Sgarbi, la legge del contrappasso e la forza del genio
Vittorio Sgarbi è riapparso in pubblico dopo mesi di ricovero. Provato, debilitato, piegato. Eppure già la sua sola presenza ha fatto rumore. È la legge del contrappasso per un uomo che ha sempre vissuto al limite, senza freni, senza filtri, senza paura. Un uomo che ha incarnato il vizio e la virtù, la furia e la grazia, lo spergiuro e la poesia.
E allora diciamolo subito: a noi di Sgarbi non sono mai interessate le accuse, le maldicenze, gli improperi televisivi. Ci hanno divertito, al massimo. Perché dietro la rabbia, le scenate, i “capra, capra, capra!”, resta un personaggio unico, sublime, irripetibile. Un intellettuale vero in un Paese dove gli intellettuali si sono estinti o, peggio, si sono trasformati in funzionari del pensiero conforme.
Sgarbi ha sempre avuto quella strana miscela di strafottenza e competenza che manda in corto circuito i benpensanti: colto fino all’eccesso, incantatore d’aula e di platea, capace di alternare la furia dell’invettiva alla sincerità spiazzante di chi non ha nulla da nascondere. E oggi, nel momento della fragilità, ci accorgiamo che Sgarbi è ancora più autentico.
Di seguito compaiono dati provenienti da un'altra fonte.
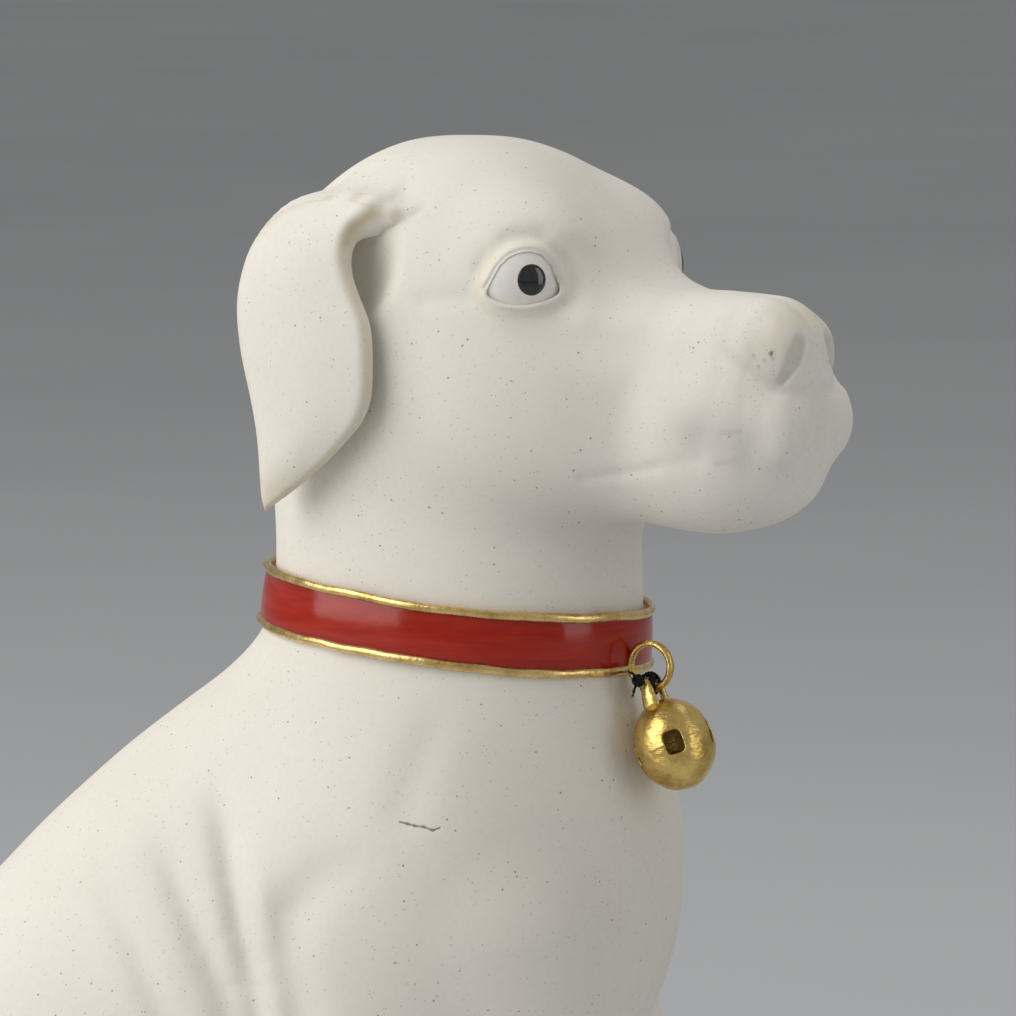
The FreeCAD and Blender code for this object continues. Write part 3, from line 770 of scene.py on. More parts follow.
def place(tree, scale=1.0):
    """Object coordinates in metres, scaled."""
    coordinates = node(tree, "ShaderNodeTexCoord")
    mapping = node(tree, "ShaderNodeMapping")
    mapping.inputs["Scale"].default_value = (scale, scale, scale)
    tree.links.new(coordinates.outputs["Object"], mapping.inputs["Vector"])
    return mapping.outputs["Vector"]


def stretch(tree, vector, tall):
    """The coordinates scaled in height alone, for marks that run level."""
    mapping = node(tree, "ShaderNodeMapping")
    mapping.inputs["Scale"].default_value = (1.0, 1.0, tall)
    tree.links.new(vector, mapping.inputs["Vector"])
    return mapping.outputs["Vector"]


def noise(tree, vector, scale, detail=3.0, rough=0.5):
    made = node(tree, "ShaderNodeTexNoise", Scale=scale, Detail=detail, Roughness=rough)
    tree.links.new(vector, made.inputs["Vector"])
    return made.outputs["Fac"]


def ramp(tree, value, *stops):
    made = node(tree, "ShaderNodeValToRGB")
    elements = made.color_ramp.elements
    while len(elements) < len(stops):
        elements.new(0.5)
    for element, (at, colour) in zip(elements, stops):
        element.position = at
        element.color = (*colour, 1.0) if len(colour) == 3 else colour
    tree.links.new(value, made.inputs["Fac"])
    return made.outputs["Color"]


def grey(v):
    return (v, v, v)


def mix(tree, factor, a, b, blend="MIX"):
    made = node(tree, "ShaderNodeMix", data_type="RGBA", blend_type=blend)
    for socket, value in ((made.inputs[0], factor), (made.inputs[6], a), (made.inputs[7], b)):
        if isinstance(value, bpy.types.NodeSocket):
            tree.links.new(value, socket)
        elif isinstance(value, (int, float)):
            socket.default_value = value
        else:
            socket.default_value = (*value, 1.0)
    return made.outputs[2]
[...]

Perché la malattia non cancella il genio, lo rende solo più nudo. Forza Vittorio. Rialzati, insultaci, mandaci tutti a quel paese. Perché la gran parte di noi non ti merita e tu vali mille volte di più della mediocrità che ti circonda. E se qualcuno pensa di archiviare Sgarbi tra i soprammobili rotti della televisione italiana, se ne faccia una ragione: il genio non si archivia. Si ama, si odia, si sopporta. Ma non si spegne.